Go turn on the circuit breaker.  Test that the light works.

Now repeat that another 10 times until all eleven old light fixtures have been replaced by the new light fixtures.

Mostly it went pretty well.  The main problem was not having a ground wire attached properly.  The other problem that came up was with the long screws and the electrical boxes.  The new base is larger around than the old base, but it is not as deep.  This means that the long screws have to be screwed in more in order to secure the new base against the ceiling.  Some of the boxes were normal boxes -- 3 to 4 inches deep -- so there was plenty of room to accept the screws going in further.  But a couple were really shallow boxes -- more like just a flat lid than an actual box, and trying to screw the screws in further meant it hit the back of the box and would not go any further.  These then had to be substantially modified by drilliing a hole that would accept the screws going in further.  That process could take hours.




Sunday, April 14, 2024

Light Switches for the Remodelled Bathrooms

The light switches for the two remodelled bathrooms needed to be changed.  I wanted an illuminated switch for the main bathroom light for all the bathrooms, and to change the normal toggle switch to a rocker switch.
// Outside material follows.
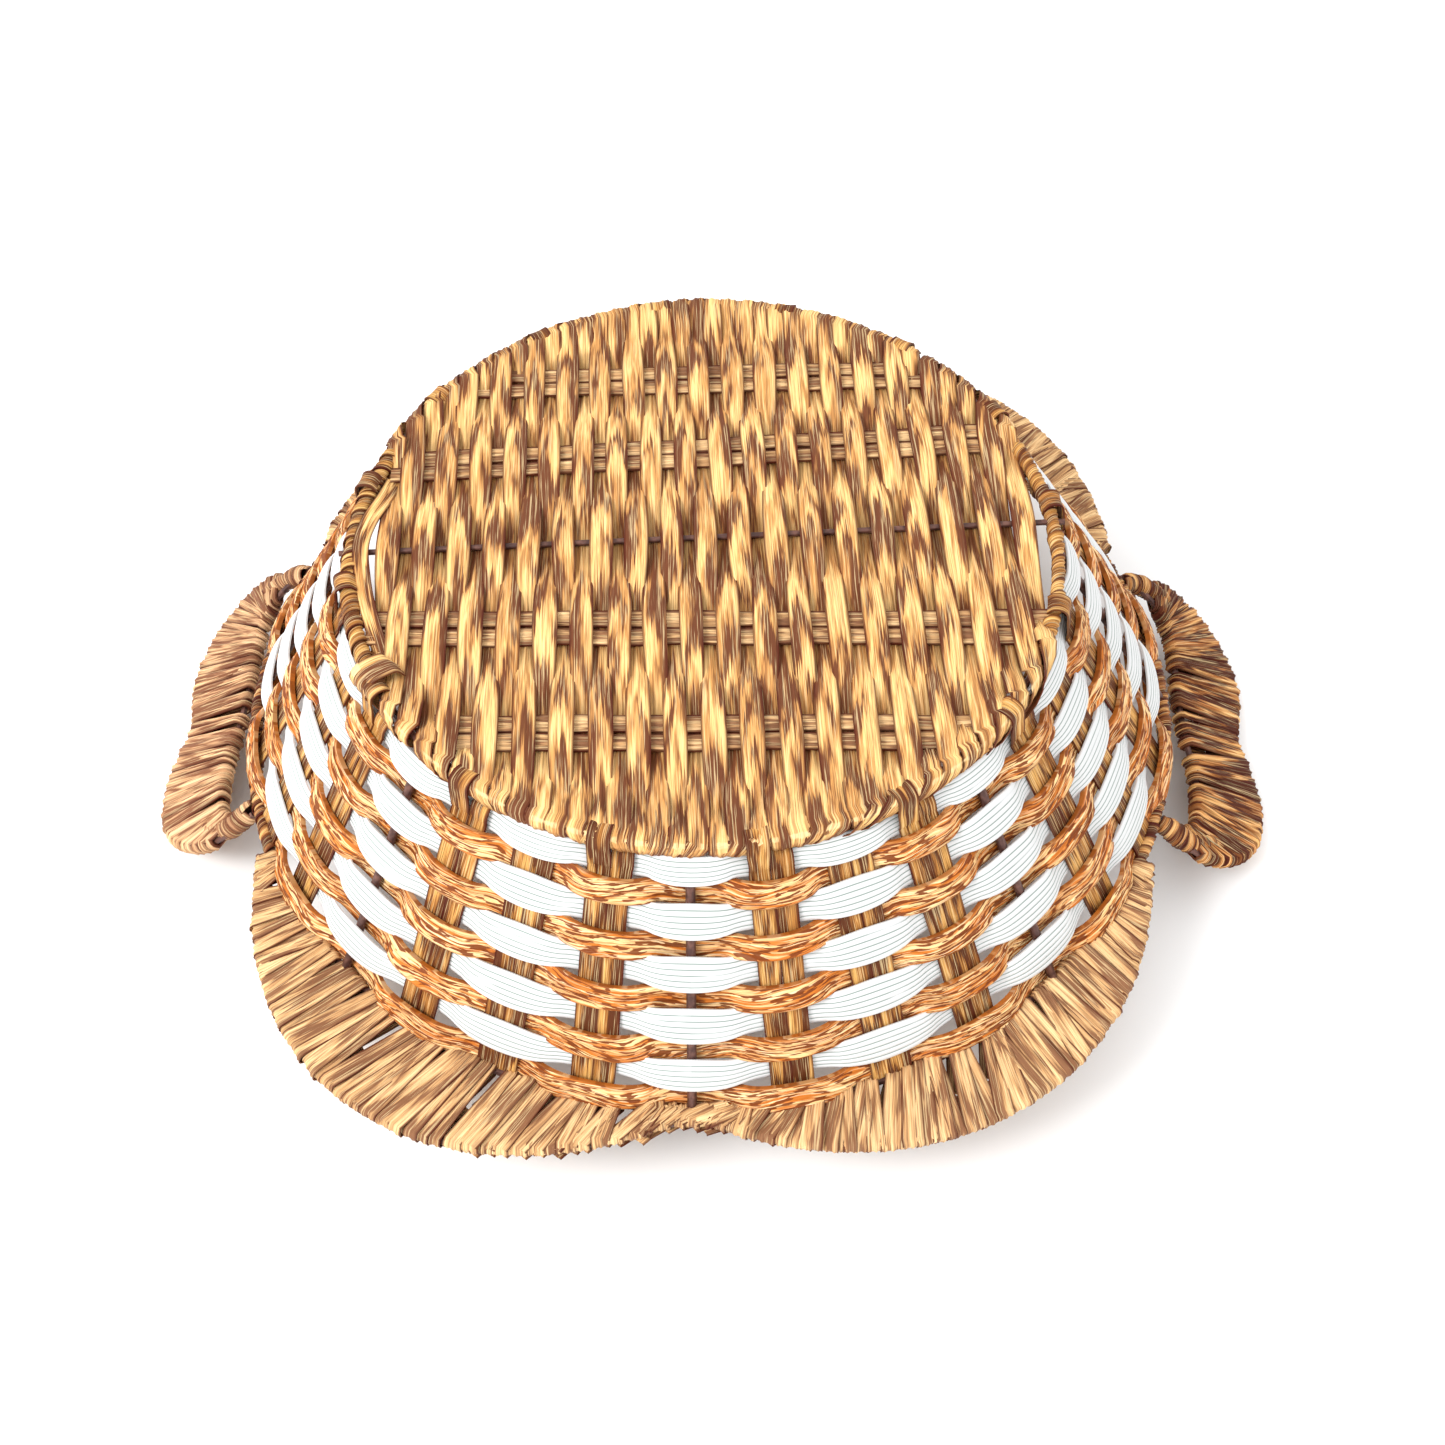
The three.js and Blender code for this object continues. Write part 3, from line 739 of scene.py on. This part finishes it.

For the central bathroom, the current switch was a single toggle switch by the door.


 so we took it out, and put in an illuminated rocker switch.


The illumination is very faint but shows up at night on the top half of the switch.


For the Master Bathroom, the switch for the bathroom lights is part of two switches, one for the bathroom, and the other (a 3-way switch) for the bedroom.

We remove the first switch (on the left) for the bathroom with an illuminated rocker switch, and replace the second switch with a 3-way rocker switch.


We needed the two illuminated switches, plus the 3-way switch, plus the new switch plate to cover them up.  $29.17 at Home Depot.